* _Required work_: Print exactly the part opening with the line containing "imported = [obj" and closing with the line containing "colour: Six hex digits, red first.", with both of those lines included.

* _Data excerpts_:

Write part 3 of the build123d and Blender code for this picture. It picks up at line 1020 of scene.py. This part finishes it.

--

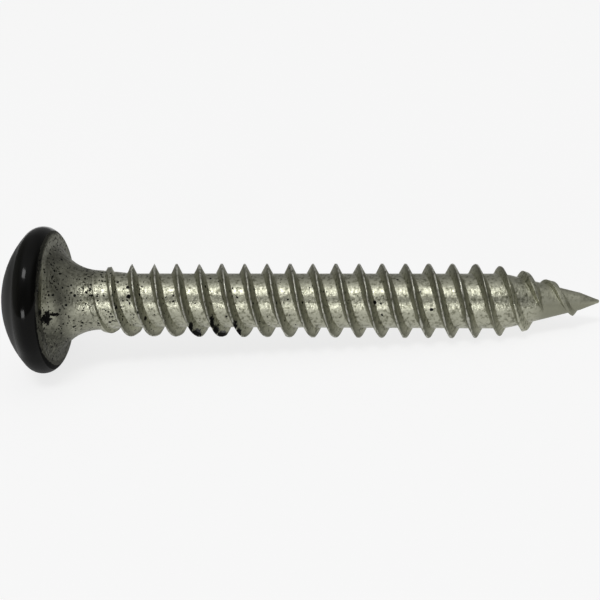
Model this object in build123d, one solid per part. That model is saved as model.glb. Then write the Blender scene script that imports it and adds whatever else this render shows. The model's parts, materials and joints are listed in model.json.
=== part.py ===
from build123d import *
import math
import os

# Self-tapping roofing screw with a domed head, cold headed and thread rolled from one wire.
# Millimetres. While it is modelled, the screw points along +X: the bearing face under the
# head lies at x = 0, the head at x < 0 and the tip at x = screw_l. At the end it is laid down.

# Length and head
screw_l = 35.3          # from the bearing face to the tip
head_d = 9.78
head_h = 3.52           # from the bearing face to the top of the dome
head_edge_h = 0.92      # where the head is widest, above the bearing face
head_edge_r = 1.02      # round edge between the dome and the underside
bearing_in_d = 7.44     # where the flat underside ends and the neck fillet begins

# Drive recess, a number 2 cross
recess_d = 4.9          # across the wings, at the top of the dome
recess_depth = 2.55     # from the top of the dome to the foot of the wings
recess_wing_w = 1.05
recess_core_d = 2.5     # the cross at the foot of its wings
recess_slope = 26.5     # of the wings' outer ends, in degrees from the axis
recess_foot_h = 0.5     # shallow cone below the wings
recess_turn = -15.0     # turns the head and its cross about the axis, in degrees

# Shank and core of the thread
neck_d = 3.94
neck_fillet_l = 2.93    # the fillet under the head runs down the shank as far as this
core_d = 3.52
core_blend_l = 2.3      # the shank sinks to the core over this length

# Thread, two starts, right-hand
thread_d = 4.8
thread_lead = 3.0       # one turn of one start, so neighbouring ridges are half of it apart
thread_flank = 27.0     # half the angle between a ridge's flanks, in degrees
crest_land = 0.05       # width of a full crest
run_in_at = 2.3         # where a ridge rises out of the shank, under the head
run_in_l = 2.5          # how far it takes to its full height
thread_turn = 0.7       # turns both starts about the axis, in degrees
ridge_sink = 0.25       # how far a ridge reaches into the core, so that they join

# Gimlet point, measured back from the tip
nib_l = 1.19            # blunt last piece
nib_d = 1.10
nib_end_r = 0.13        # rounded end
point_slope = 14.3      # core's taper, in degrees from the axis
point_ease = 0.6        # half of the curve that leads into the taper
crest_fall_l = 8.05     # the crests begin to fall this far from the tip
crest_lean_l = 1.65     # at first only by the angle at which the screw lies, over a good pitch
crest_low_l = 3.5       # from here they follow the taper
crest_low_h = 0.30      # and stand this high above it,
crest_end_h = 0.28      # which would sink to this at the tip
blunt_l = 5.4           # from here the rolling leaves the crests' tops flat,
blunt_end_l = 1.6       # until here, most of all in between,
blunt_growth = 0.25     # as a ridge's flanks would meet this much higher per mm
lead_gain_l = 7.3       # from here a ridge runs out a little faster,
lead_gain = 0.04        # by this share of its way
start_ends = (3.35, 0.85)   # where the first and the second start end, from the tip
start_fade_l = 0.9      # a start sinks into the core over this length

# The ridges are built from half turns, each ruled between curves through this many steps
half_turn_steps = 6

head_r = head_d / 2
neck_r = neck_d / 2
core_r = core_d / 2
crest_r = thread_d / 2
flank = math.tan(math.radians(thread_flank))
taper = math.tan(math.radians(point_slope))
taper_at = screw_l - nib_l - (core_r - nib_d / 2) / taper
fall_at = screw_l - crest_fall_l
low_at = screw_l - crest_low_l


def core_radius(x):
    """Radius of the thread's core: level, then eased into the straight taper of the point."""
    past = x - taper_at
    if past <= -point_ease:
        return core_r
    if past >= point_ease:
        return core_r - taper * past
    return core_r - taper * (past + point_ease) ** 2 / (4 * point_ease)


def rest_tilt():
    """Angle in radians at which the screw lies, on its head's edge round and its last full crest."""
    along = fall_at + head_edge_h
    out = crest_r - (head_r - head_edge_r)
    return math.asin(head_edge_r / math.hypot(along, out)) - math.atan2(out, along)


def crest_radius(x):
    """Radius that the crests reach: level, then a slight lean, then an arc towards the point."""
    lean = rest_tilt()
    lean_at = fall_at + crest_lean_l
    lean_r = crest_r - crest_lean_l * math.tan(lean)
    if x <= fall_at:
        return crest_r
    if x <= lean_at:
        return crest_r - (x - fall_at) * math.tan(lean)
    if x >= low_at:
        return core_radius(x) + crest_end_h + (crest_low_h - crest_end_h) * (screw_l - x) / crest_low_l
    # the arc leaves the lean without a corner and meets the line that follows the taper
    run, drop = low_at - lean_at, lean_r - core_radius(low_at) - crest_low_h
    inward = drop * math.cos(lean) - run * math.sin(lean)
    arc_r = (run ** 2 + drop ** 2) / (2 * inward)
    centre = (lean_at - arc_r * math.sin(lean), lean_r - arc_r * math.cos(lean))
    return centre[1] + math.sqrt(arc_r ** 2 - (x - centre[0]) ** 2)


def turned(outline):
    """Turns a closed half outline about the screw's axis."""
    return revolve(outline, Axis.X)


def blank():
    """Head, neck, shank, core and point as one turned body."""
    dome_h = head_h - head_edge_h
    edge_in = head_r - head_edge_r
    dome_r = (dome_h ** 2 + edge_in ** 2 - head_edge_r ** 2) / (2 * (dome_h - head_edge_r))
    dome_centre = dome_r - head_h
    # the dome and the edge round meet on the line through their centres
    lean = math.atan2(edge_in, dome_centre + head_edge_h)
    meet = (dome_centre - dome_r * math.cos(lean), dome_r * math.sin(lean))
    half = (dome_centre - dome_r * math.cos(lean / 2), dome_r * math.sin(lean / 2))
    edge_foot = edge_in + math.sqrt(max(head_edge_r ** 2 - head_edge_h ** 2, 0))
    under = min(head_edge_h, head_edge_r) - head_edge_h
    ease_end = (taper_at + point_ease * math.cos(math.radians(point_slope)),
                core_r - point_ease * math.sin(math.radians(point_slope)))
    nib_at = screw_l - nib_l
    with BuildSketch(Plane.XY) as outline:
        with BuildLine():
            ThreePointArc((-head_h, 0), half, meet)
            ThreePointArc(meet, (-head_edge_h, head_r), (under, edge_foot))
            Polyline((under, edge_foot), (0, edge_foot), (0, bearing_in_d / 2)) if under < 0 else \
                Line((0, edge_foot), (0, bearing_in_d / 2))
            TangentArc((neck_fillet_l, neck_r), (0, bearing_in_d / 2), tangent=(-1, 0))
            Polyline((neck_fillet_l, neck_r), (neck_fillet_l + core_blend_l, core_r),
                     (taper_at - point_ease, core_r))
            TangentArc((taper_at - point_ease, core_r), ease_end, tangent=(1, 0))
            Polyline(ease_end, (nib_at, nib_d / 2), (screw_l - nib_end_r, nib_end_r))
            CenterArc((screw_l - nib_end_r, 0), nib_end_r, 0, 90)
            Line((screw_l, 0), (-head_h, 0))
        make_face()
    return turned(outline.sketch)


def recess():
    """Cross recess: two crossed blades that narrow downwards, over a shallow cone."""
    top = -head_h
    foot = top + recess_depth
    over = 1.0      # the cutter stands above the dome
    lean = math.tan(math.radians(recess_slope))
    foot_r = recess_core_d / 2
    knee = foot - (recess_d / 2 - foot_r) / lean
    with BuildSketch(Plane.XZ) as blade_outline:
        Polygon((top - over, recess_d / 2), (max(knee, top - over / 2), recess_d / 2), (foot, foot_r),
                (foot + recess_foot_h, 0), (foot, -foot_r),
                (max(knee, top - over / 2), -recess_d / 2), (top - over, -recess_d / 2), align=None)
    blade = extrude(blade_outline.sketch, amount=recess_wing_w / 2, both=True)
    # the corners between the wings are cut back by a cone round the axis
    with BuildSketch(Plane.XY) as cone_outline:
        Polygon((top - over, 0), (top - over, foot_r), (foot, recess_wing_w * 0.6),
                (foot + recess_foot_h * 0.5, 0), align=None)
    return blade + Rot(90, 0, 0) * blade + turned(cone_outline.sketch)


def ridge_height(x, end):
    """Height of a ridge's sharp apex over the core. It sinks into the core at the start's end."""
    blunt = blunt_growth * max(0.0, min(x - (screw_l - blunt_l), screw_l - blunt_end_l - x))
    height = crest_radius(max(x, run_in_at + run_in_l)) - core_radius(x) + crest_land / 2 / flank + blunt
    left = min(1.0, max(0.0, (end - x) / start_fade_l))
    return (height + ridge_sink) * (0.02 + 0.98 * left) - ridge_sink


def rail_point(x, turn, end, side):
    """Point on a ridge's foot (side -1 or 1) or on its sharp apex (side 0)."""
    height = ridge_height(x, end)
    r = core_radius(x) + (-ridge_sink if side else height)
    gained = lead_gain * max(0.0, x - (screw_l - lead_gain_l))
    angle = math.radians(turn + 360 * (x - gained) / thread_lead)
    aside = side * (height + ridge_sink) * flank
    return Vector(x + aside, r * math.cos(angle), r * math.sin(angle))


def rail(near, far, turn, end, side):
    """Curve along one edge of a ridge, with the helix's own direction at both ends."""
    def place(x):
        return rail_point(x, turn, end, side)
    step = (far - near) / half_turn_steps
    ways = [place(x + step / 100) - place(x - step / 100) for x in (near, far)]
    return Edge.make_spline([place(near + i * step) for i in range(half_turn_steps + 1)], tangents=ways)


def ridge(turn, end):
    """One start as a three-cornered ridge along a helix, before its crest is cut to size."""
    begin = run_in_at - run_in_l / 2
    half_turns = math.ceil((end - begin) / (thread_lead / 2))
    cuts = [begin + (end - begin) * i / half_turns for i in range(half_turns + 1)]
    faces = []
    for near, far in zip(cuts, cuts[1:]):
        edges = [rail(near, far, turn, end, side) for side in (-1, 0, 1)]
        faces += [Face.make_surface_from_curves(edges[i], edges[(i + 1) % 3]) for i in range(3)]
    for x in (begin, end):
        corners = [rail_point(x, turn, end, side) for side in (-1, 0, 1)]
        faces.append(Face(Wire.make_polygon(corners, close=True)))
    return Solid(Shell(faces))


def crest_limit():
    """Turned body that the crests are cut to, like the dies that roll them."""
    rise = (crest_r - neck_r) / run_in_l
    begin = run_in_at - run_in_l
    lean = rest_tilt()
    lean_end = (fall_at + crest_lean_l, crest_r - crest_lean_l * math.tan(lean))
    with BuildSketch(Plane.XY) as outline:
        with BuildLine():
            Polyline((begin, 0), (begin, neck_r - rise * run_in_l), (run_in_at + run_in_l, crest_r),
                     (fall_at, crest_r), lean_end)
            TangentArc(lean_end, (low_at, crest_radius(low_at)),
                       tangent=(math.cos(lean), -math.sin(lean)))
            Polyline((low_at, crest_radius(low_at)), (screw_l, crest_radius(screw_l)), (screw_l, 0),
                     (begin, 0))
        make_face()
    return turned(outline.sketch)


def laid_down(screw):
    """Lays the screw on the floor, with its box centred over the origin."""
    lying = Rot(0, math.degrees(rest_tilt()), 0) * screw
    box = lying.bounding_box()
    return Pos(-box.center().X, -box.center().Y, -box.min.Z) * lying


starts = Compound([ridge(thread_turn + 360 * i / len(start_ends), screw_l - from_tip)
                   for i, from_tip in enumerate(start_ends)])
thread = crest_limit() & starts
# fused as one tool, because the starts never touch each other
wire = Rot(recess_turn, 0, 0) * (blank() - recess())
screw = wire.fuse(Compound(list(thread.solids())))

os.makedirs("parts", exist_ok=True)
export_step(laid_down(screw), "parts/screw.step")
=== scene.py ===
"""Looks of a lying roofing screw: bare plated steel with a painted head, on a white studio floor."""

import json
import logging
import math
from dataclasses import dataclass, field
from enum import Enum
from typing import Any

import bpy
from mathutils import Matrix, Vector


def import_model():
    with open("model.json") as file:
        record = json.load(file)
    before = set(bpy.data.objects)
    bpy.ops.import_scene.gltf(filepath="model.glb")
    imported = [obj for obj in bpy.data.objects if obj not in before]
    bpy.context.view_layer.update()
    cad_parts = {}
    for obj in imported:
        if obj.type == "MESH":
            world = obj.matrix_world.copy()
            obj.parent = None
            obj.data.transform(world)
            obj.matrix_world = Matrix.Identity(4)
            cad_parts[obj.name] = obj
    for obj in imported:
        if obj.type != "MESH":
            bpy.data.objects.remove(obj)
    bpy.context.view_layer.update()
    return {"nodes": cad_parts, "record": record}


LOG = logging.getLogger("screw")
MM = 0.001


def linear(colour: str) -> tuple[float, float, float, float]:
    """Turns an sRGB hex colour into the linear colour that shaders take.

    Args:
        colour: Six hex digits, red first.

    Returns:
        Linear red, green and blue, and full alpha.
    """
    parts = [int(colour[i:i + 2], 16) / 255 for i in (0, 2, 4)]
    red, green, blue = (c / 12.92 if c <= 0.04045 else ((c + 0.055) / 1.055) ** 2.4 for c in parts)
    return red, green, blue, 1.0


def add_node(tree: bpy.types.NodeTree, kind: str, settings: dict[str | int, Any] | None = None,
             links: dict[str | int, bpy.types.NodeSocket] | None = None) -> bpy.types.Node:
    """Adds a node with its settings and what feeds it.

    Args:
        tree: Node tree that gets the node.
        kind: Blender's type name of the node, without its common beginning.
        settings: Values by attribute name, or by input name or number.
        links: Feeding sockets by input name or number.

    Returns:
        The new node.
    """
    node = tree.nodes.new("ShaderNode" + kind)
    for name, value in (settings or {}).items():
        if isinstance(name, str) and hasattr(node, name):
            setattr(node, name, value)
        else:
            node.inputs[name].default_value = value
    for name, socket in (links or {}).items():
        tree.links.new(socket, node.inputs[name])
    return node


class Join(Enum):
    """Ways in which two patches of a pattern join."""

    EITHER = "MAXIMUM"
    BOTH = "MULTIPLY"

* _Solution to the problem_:
    imported = [obj for obj in bpy.data.objects if obj not in before]
    bpy.context.view_layer.update()
    cad_parts = {}
    for obj in imported:
        if obj.type == "MESH":
            world = obj.matrix_world.copy()
            obj.parent = None
            obj.data.transform(world)
            obj.matrix_world = Matrix.Identity(4)
            cad_parts[obj.name] = obj
    for obj in imported:
        if obj.type != "MESH":
            bpy.data.objects.remove(obj)
    bpy.context.view_layer.update()
    return {"nodes": cad_parts, "record": record}


LOG = logging.getLogger("screw")
MM = 0.001


def linear(colour: str) -> tuple[float, float, float, float]:
    """Turns an sRGB hex colour into the linear colour that shaders take.

    Args:
        colour: Six hex digits, red first.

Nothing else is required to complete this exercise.